Aussitôt publié, Yolande Makolo, porte-parole du gouvernement rwandais, a réagi, affirmant que « le Rwanda continuera à se défendre, car il prend très au sérieux les menaces du président congolais de déclarer la guerre au Rwanda ». Il accuse l’armée congolaise de collaborer avec les rebelles FDLR.
« Le Rwanda n’a pas démenti. Le Rwanda n’y va plus avec la gueule de bois avec la déclaration du porte-parole du gouvernement rwandais ou même celle du président Paul Kagame. Il faut malheureusement que nous avons d’une certaine façon fait le lit au Rwanda à pouvoir, aujourd’hui, disposer d’un narratif. Nous avons vu pendant la campagne électorale comment est-ce que tous ces discours nationalistes d’appel à la guerre ou déclaration minima de la guerre ont pris de l’espace au sein de l’opinion congolaise. Cela ne devrait pas passer inaperçu », commente Henry-Pacifique Mayala.
Pourtant, Kinshasa a brandi sa communication, interdisant toute collaboration entre les officiers congolais et ce mouvement rwandais. En ce qui concerne la rencontre, le président Paul Kagame a affirmé lors d’une interview à RFI n’avoir jamais posé des conditions pour rencontrer son homologue congolais.
Mais les relations entre les deux pays ne cessent de se crisper. Patrick Muyaya, porte-parole du gouvernement congolais, qui appelle à des sanctions sévères contre Kigali après le nouveau rapport d’experts onusiens, est clair. « Pour nous, le cadre prévu pour discuter de ce sujet ce Luanda, où nous avons une feuille de route depuis novembre 2022. Les tâches de chaque partie sont connues. Fort malheureusement, nous savons ceux qui ne viennent pas », a-t-il déclaré à TV5, accusant de vouloir profiter de la situation actuelle pour continuer le pillage de ressources de la RDC.
Voie pacifique
Malgré la première trêve annoncée par Washington, les armes ont continué de résonner dans le territoire de Masisi, où les rebelles du M23 sont accusés d’avoir tué près de treize personnes dans des bombardements entre lundi et mardi. Huit autres ont été blessées. C’était lors de combats avec l’armée congolaise à Bweremana. Cette fois, les Etats-Unis disent suivre de près les allégations de la violation de la trêve humanitaire.
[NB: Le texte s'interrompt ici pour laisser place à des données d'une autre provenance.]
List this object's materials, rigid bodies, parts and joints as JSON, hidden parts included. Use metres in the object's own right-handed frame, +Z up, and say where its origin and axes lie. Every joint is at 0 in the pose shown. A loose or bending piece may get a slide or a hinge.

Pour Henry-Pacifique Mayala, l’insécurité dans l’est de la RDC est aussi une menace d’instabilité pour toute la région des Grands lacs. « Si les efforts devraient être mis en commun, il faudra qu’à un certain moment, le Congo et le Rwanda puissent comprendre que les dividendes de la paix sont mutuellement bénéfiques aux deux pays », prône le coordonnateur de KST.